Metal Substitution versus Oxygen-Storage Modifier to Regulate the Oxygen Redox Reactions in Sodium-Deficient Three-Layered Oxides

Authors: Mariya Kalapsazova, Rositsa Kukeva, Ekaterina Zhecheva, and Radostina Stoyanova


Open Access

Abstract: Sodium-deficient nickel-manganese oxides with three-layered stacking exhibit the unique property of dual nickel-oxygen redox activity, which allows them to achieve enormous specific capacity. The challenge is how to stabilize the oxygen redox activity during cycling. This study demonstrates that oxygen redox activity of P3-Na2/3Ni1/2Mn1/2O2 during both Na+ and Li+ intercalation can be regulated by the design of oxide architecture that includes target metal substituents (such as Mg2+ and Ti4+) and oxygen storage modifiers (such as CeO2). Although the substitution for nickel with Ti4+ amplifies the oxygen redox activity and intensifies the interaction of oxides with NaPF6– and LiPF6-based electrolytes, the Mg2+ substituents influence mainly the nickel redox activity and suppress the deposition of electrolyte decomposed products (such as MnF2). The CeO2-modifier has a much stronger effect on the oxygen redox activity than that of metal substituents; thus, the highest specific capacity is attained.
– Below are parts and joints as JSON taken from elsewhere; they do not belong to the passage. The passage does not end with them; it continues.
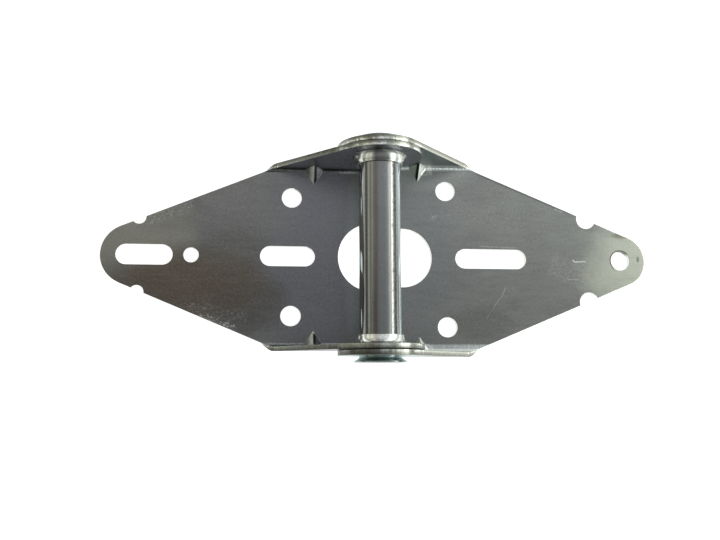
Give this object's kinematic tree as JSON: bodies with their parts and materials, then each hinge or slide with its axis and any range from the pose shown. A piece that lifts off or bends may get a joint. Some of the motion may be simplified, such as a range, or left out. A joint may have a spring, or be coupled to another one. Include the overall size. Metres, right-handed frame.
{
  "type": "garage door hinge",
  "caption": "Sectional garage door hinge: two tapered pressed steel leaves with folded ears turning on a flared tube that takes a roller stem.",
  "frame": {"origin": "middle of the hinge axis, the centre of the tube's bore", "axes": "+X along the outer leaf to its tip, +Y along the hinge axis, +Z from the backs of the leaves up through the ears"},
  "size_m": [0.2192, 0.0838, 0.0372],
  "materials": {
    "inner_leaf_zinc": "satin zinc plating, a little darker",
    "outer_leaf_zinc": "satin zinc plating",
    "tube_zinc": "glossy zinc plating"
  },
  "bodies": {
    "outer": {"outer_leaf": "outer_leaf_zinc", "hinge_tube": "tube_zinc"},
    "inner": {"inner_leaf": "inner_leaf_zinc"}
  },
  "joints": [
    {"name": "leaf_fold", "type": "hinge", "parent": "outer", "child": "inner", "pos_m": [0, 0, 0], "axis": [0, 1, 0], "range_deg": [-2.5, 180]}
  ]
}
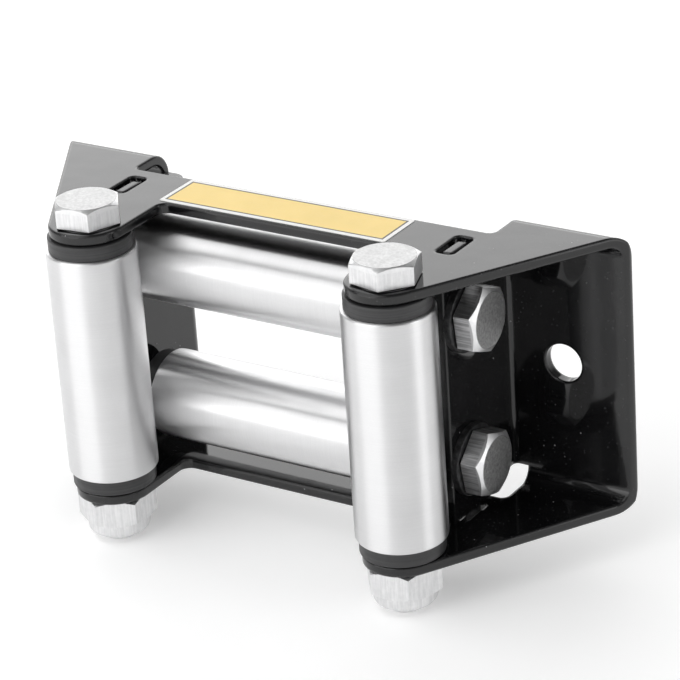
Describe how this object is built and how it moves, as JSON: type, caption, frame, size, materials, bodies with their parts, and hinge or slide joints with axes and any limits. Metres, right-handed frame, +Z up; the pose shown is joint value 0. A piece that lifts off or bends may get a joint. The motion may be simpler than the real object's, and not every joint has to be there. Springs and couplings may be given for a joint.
{
  "type": "roller fairlead",
  "caption": "Roller fairlead: a one-piece bent sheet frame whose upright and level rollers turn on hex bolts and guide a winch cable.",
  "frame": {"origin": "on the rear mounting face, midway between the mounting holes and halfway up the frame", "axes": "+X to the right seen from the front, +Y back towards the winch, +Z up; the cable leaves towards -Y"},
  "size_m": [0.18, 0.0645, 0.1012],
  "materials": {
    "black_coat": "gloss powder coat",
    "roller_steel": "satin, turned",
    "zinc_plated_steel": "bright zinc plate",
    "dark_washer": "black, satin",
    "bush_plastic": "matte, turned",
    "nylon": "natural nylon",
    "decal_vinyl": "printed vinyl, yellow with a white margin"
  },
  "bodies": {
    "frame": {"frame": "black_coat", "decal": "decal_vinyl", "left_bolt": "zinc_plated_steel", "left_nut": "zinc_plated_steel", "left_nylon_ring": "nylon", "right_bolt": "zinc_plated_steel", "right_nut": "zinc_plated_steel", "right_nylon_ring": "nylon", "upper_bolt": "zinc_plated_steel", "upper_washer": "dark_washer", "upper_nut": "zinc_plated_steel", "upper_nylon_ring": "nylon", "lower_bolt": "zinc_plated_steel", "lower_washer": "dark_washer", "lower_nut": "zinc_plated_steel", "lower_nylon_ring": "nylon"},
    "left_roller": {"left_roller": "roller_steel", "left_roller_top_bush": "bush_plastic", "left_roller_bottom_bush": "bush_plastic"},
    "right_roller": {"right_roller": "roller_steel", "right_roller_top_bush": "bush_plastic", "right_roller_bottom_bush": "bush_plastic"},
    "upper_roller": {"upper_roller": "roller_steel", "upper_roller_left_bush": "bush_plastic", "upper_roller_right_bush": "bush_plastic"},
    "lower_roller": {"lower_roller": "roller_steel", "lower_roller_left_bush": "bush_plastic", "lower_roller_right_bush": "bush_plastic"}
  },
  "joints": [
    {"name": "left_roller_spin", "type": "hinge", "parent": "frame", "child": "left_roller", "pos_m": [-0.047, -0.052, 0], "axis": [0, 0, 1], "continuous": true},
    {"name": "right_roller_spin", "type": "hinge", "parent": "frame", "child": "right_roller", "pos_m": [0.047, -0.052, 0], "axis": [0, 0, 1], "continuous": true},
    {"name": "upper_roller_spin", "type": "hinge", "parent": "frame", "child": "upper_roller", "pos_m": [0, -0.0266, 0.021], "axis": [1, 0, 0], "continuous": true},
    {"name": "lower_roller_spin", "type": "hinge", "parent": "frame", "child": "lower_roller", "pos_m": [0, -0.0266, -0.021], "axis": [1, 0, 0], "continuous": true}
  ]
}
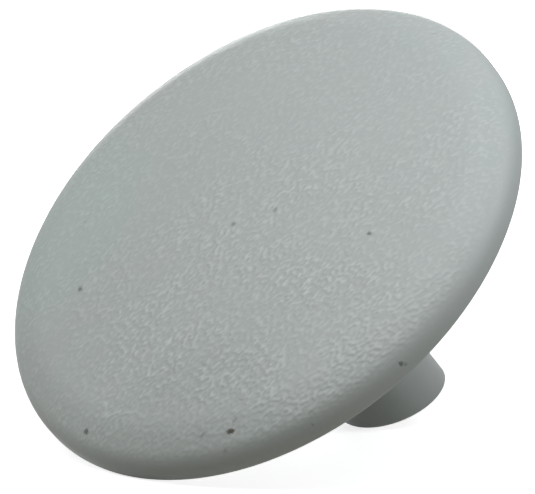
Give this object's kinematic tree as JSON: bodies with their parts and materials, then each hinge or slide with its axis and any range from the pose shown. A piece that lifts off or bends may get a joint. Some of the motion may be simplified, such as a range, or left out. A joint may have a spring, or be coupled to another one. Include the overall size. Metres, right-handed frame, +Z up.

In addition, the CeO2-modifier tunes the electrode–electrode interaction by eliminating the deposition of MnF2. As a result, the Mg-substituted oxide modified with CeO2 displays high capacity, excellent cycling stability and exceptional rate capability when used as cathode in Na-ion cell, while in Li-ion cell, the best performance is achieved for Ti-substituted oxide modified by CeO2.